Scientists from Germany started a nationwide study on Friday for gaining a better overview of the actual prevalence of the new coronavirus or COVID-19 in the nation's population and test how good measures for preventing its spread are working.
The study by the Helmholtz Centre for Infection Research (HZI) is going to start by testing around 3,000 blood samples from residents in the southern German town of Reutlingen for antibodies made when the immune system fights the coronavirus.
Scientists will conduct five different antibody tests on each sample. The study will take place over a period of one year, with additional blood samples being collected and tested again in selected districts across Germany four and eight months after the first survey. Antibody studies, also known as seroprevalence research, are considered critical to understanding where an outbreak is spreading and can help guide decisions on restrictions needed to contain it.

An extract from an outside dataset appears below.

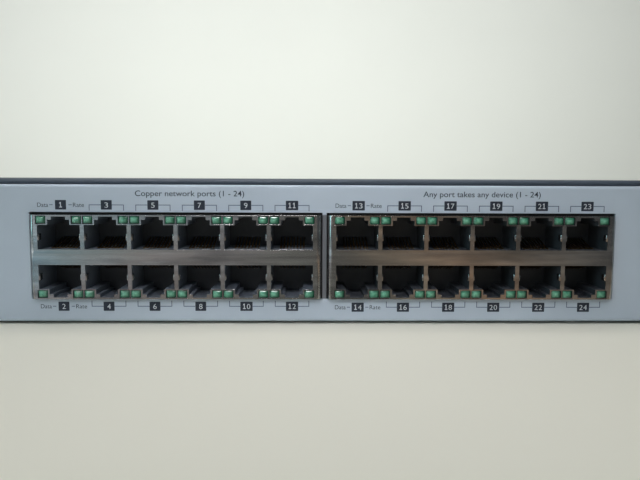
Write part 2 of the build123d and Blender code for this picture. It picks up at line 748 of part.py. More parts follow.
# ---------------------------------------------------------------- mains inlet
inlet_flange = (50.0, 22.6)
inlet_flange_corner = 5.0
inlet_flange_edge = 0.6
inlet_recess = (24.4, 16.6)
inlet_recess_chamfer = 4.0
inlet_recess_depth = 16.0
inlet_wall = 2.6
inlet_front = rear_y + jack_proud  # its flange stands out at the rear as far as the sockets do at the front
inlet_flange_depth = inlet_front - rear_wall_y
blade = (2.0, 4.0)
blade_length = 14.0
blade_tail = 6.0
blades = ((-7.0, -2.0), (0.0, 2.0), (7.0, -2.0))
recess_floor_y = inlet_front - inlet_recess_depth

with BuildPart() as ac_inlet:
    with BuildSketch(facing_front(inlet_front)):
        with Locations((inlet_x, inlet_z)):
            RectangleRounded(*inlet_flange, inlet_flange_corner)
    extrude(amount=inlet_flange_depth)
    fillet(ac_inlet.faces().sort_by(Axis.Y)[-1].edges(), inlet_flange_edge)
    with BuildSketch(facing_front(rear_wall_y)):
        with Locations((inlet_x, inlet_z)):
            Rectangle(*inlet_body)
    extrude(amount=rear_wall_y - recess_floor_y + inlet_wall)
    with BuildSketch(facing_front(inlet_front)) as recess:
        with Locations((inlet_x, inlet_z)):
            Rectangle(*inlet_recess)
        chamfer(recess.vertices().group_by(Axis.Y)[-1], inlet_recess_chamfer)
    extrude(amount=inlet_recess_depth, mode=Mode.SUBTRACT)
    with BuildSketch(facing_front(recess_floor_y)):
        with Locations(*[(inlet_x + x, inlet_z + z) for x, z in blades]):
            Rectangle(blade[0] + 2 * touch, blade[1] + 2 * touch)
    extrude(amount=inlet_wall, mode=Mode.SUBTRACT)
    for side in (-1, 1):
        with Locations(Plane(origin=(inlet_x + side * inlet_screw_spacing / 2, inlet_front, inlet_z),
                             z_dir=(0, 1, 0))):
            CounterSinkHole(screw_hole_radius, flat_head_radius + touch, depth=inlet_flange_depth)
save(ac_inlet, "ac_inlet")

blade_end_y = recess_floor_y - inlet_wall - blade_tail
with BuildPart() as inlet_blades:
    for blade_x, blade_z in blades:
        with Locations((inlet_x + blade_x, blade_end_y, inlet_z + blade_z)):
            Box(blade[0], recess_floor_y + blade_length - blade_end_y, blade[1], align=REARWARD)
save(inlet_blades, "inlet_blades")

with BuildPart() as inlet_screws:
    for side in (-1, 1):
        with Locations(Plane(origin=(inlet_x + side * inlet_screw_spacing / 2, inlet_front, inlet_z),
                             z_dir=(0, 1, 0))):
            add(flat_screw(long_screw_length))
save(inlet_screws, "inlet_screws")

input_header_y = 78.0
input_header = (22.0, 8.0)
input_wire = (1.1, 3.0)
with BuildPart() as psu_input_header:
    with Locations((inlet_x, input_header_y, board_top)):
        Box(*input_header, header_height, align=SEATED)
save(psu_input_header, "psu_input_header")

with BuildPart() as inlet_leads:
    for blade_x, blade_z in blades:
        add(lead([(inlet_x + blade_x, blade_end_y, inlet_z + blade_z),
                  (inlet_x + blade_x, input_header_y, inlet_z + blade_z),
                  (inlet_x + blade_x, input_header_y, header_top)], *input_wire))
save(inlet_leads, "inlet_leads")

# ---------------------------------------------------------------- fans
shaft_radius = 1.0
boss_radius = 10.0
hub_radius = 11.5
blade_tip_radius = fan_duct_radius - 0.6
strut_thickness = 2.0
strut_width = 2.5
fan_corner = 3.0
fan_blades = 7
fan_blade_thickness = 1.2
fan_blade_pitch = 35.0  # degrees that a blade leans from the shaft
rotor_start = 2.0  # how far the rotor stands behind the mounting face
rotor_play = 1.0  # between the rotor and the struts
shaft_play = 0.2  # between the shaft's end and the frame's rear face
blade_root = 4.0  # how far a blade reaches into the hub and past the tip circle, before trimming


def fan_frame_shape():
    """Square fan frame with its duct along Z, its mounting face at the origin."""
    with BuildPart() as frame:
        Box(fan_size, fan_size, fan_depth, align=SEATED)
        fillet(frame.edges().filter_by(Axis.Z), fan_corner)
        Cylinder(fan_duct_radius, fan_depth, align=SEATED, mode=Mode.SUBTRACT)
        with Locations((0, 0, fan_depth)):
            Cylinder(boss_radius, strut_thickness, align=(Align.CENTER, Align.CENTER, Align.MAX))
            with PolarLocations((boss_radius + fan_duct_radius) / 2, 4, start_angle=45):
                Box(fan_duct_radius - boss_radius + strut_thickness, strut_width, strut_thickness,
                    align=(Align.CENTER, Align.CENTER, Align.MAX))
        with GridLocations(fan_hole_spacing, fan_hole_spacing, 2, 2):
            Cylinder(screw_hole_radius, fan_depth, align=SEATED, mode=Mode.SUBTRACT)
        with Locations((0, 0, fan_depth)):
            Cylinder(shaft_radius + touch, strut_thickness, mode=Mode.SUBTRACT,
                     align=(Align.CENTER, Align.CENTER, Align.MAX))
    return frame.part


def fan_rotor_shape():
    """Hub, pitched blades and shaft on Z, clear of the frame's struts."""
    rotor_depth = fan_depth - strut_thickness - rotor_start - rotor_play
    blade_span = blade_tip_radius - hub_radius + blade_root
    with BuildPart() as rotor:
        with Locations((0, 0, rotor_start)):
            with PolarLocations((hub_radius + blade_tip_radius) / 2, fan_blades):
                Box(blade_span, fan_blade_thickness, rotor_depth + rotor_start, align=SEATED,
                    rotation=(fan_blade_pitch, 0, 0))
        with Locations((0, 0, rotor_start)):
            Cylinder(blade_tip_radius, rotor_depth, align=SEATED, mode=Mode.INTERSECT)
            Cylinder(hub_radius, rotor_depth, align=SEATED)
            Cylinder(shaft_radius, fan_depth - rotor_start - shaft_play, align=SEATED)
    return rotor.part


fan_frame = fan_frame_shape()
fan_rotor = fan_rotor_shape()
for position, fan_y in fan_ys.items():
    fan_plane = Plane(origin=(-wall_x + sheet, fan_y, fan_z), z_dir=(1, 0, 0))
    with BuildPart() as placed_frame:
        with Locations(fan_plane):
            add(fan_frame)
    save(placed_frame, f"fan_frame_{position}")
    with BuildPart() as placed_rotor:
        with Locations(fan_plane):
            add(fan_rotor)
    save(placed_rotor, f"fan_rotor_{position}")

with BuildPart() as fan_screws:
    for fan_y in fan_ys.values():
        with Locations(Plane(origin=(-wall_x, fan_y, fan_z), z_dir=(-1, 0, 0))):
            with GridLocations(fan_hole_spacing, fan_hole_spacing, 2, 2):
                add(flat_screw(long_screw_length))
save(fan_screws, "fan_screws")

# ---------------------------------------------------------------- buttons and lamps
switch_front = front_y + 7.5
switch_size = (8.0, 6.5, 8.0)
collar_width = 1.0
collar_thickness = 1.0
cap_end = front_y + 5.0
plunger_radius = 1.2
plunger_end = switch_front + 2.0
plunger_hole_depth = 3.5
button_edge = 0.5
collar_front = front_y + sheet + touch

for name, button in buttons.items():
    with BuildPart() as cap:
        for start, end, radius in (
            (button["front"], collar_front, button["radius"]),
            (collar_front, collar_front + collar_thickness, button["radius"] + collar_width),
            (collar_front + collar_thickness, cap_end, button["radius"]),
        ):
            with BuildSketch(facing_front(end)):
                with Locations((button["x"], control_z)):
                    Circle(radius)
            extrude(amount=end - start)
        fillet(cap.edges().sort_by(Axis.Y)[0], button_edge)
    save(cap, f"{name}_button")

    with BuildPart() as plunger:
        with BuildSketch(facing_front(plunger_end)):
            with Locations((button["x"], control_z)):
                Circle(plunger_radius)
        extrude(amount=plunger_end - cap_end)
    save(plunger, f"{name}_plunger")

    with BuildPart() as switch_body:
        with Locations((button["x"], switch_front, board_top)):
            Box(*switch_size, align=REARWARD_SEATED)
        with BuildSketch(facing_front(switch_front)):
            with Locations((button["x"], control_z)):
                Circle(plunger_radius + touch)
        extrude(amount=-plunger_hole_depth, mode=Mode.SUBTRACT)
    save(switch_body, f"{name}_switch")

lamp_front = front_y - 0.7
lamp_rear = front_y + 7.0
lamp_crown = 1.2
lamp_holder_size = (lamp_xs[-1] - lamp_xs[0] + 8.0, 6.0, 7.0)
with BuildPart() as status_lamps:
    with BuildSketch(facing_front(lamp_rear)):
        with Locations(*[(x, control_z) for x in lamp_xs]):
            Circle(lamp_radius)
    extrude(amount=lamp_rear - lamp_front)
    fillet(status_lamps.edges().group_by(Axis.Y)[0], lamp_crown)
save(status_lamps, "status_lamps")

with BuildPart() as lamp_holder:
    with Locations(((lamp_xs[0] + lamp_xs[-1]) / 2, lamp_rear, board_top)):
        Box(*lamp_holder_size, align=REARWARD_SEATED)
save(lamp_holder, "lamp_holder")
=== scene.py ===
"""Looks of the desktop network switch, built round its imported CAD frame. Lengths are in metres."""

import json
import math

import bmesh
import bpy
from mathutils import Matrix, Vector


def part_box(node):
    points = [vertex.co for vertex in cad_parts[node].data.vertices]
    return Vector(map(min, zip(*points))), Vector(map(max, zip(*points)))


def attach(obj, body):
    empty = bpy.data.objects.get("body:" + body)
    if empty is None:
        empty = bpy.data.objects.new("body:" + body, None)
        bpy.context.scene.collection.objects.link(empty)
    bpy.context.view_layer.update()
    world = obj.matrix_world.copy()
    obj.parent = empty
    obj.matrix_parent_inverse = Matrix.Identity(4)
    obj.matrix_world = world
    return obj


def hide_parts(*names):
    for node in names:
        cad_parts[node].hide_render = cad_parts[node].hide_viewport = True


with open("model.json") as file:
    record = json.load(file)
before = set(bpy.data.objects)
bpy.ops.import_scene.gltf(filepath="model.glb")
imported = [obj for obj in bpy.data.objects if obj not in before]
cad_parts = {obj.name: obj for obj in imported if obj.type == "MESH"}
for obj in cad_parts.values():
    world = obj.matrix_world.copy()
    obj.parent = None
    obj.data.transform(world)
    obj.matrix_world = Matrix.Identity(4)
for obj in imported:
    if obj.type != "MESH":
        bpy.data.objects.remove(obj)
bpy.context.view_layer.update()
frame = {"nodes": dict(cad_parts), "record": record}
nodes = frame["nodes"]
record = frame["record"]
MM = 0.001

# ---------------------------------------------------------------- places read from the frame
panel_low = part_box("front_panel")[0]
panel_face = panel_low.y
panel_bottom = panel_low.z
ports = {
    int(mount["name"][-2:]): Vector(mount["pos_m"])
    for mount in record["mounts"]
    if mount["name"].startswith("port_")
}
shield_boxes = {block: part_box(f"jack_shield_{block}") for block in ("left", "right")}
socket_face = shield_boxes["left"][0].y
socket_mid = (shield_boxes["left"][0].z + shield_boxes["left"][1].z) / 2
web_x = (shield_boxes["left"][1].x + shield_boxes["right"][0].x) / 2

# ---------------------------------------------------------------- camera
CAMERA_LEFT = 4.76 * MM  # of the web between the socket blocks
CAMERA_AWAY = 193.8 * MM  # in front of the panel's face
CAMERA_UP = 44.0 * MM  # over the panel's lower edge
CAMERA_TURN = -1.0  # degrees, as the next two are
CAMERA_DIP = 5.5
CAMERA_ROLL = 0.233


def aim_camera():
    """Camera close in front of the sockets, level with the cover and tilted a little down."""
    data = bpy.data.cameras.new("camera")
    data.sensor_width = 36.0
    data.lens = 36.0
    data.clip_start = 0.01
    camera = bpy.data.objects.new("camera", data)
    bpy.context.scene.collection.objects.link(camera)
    place = Vector((web_x - CAMERA_LEFT, panel_face - CAMERA_AWAY, panel_bottom + CAMERA_UP))
    turn = Matrix.Rotation(math.radians(CAMERA_TURN), 4, "Z")
    tilt = Matrix.Rotation(math.radians(90 - CAMERA_DIP), 4, "X")
    roll = Matrix.Rotation(math.radians(CAMERA_ROLL), 4, "Z")
    camera.matrix_world = Matrix.Translation(place) @ turn @ tilt @ roll
    bpy.context.scene.camera = camera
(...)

Gerard Krause, the coordinator of the study and head of the Department of Epidemiology at the HZI in Braunschweig, said the results will help better understand how long the antibodies stay in the body and allow policymakers to refine vaccination strategies. The first results from the Reutlingen study are expected in the Autumn. The number of confirmed coronavirus cases in Germany increased by 446 to 195,674, data from the Robert Koch Institute (RKI) for infectious diseases showed on Friday.
Some people, however, are asymptomatic or only have mild symptoms so it can be hard to estimate the virus's true prevalence. In May, an antibody study by the city of Boston and Massachusetts General Hospital found 10 percent of the population had COVID-19 antibodies. The Spanish government ran a study showing exposure in five percent of people - suggesting 10 times the number of confirmed positive cases.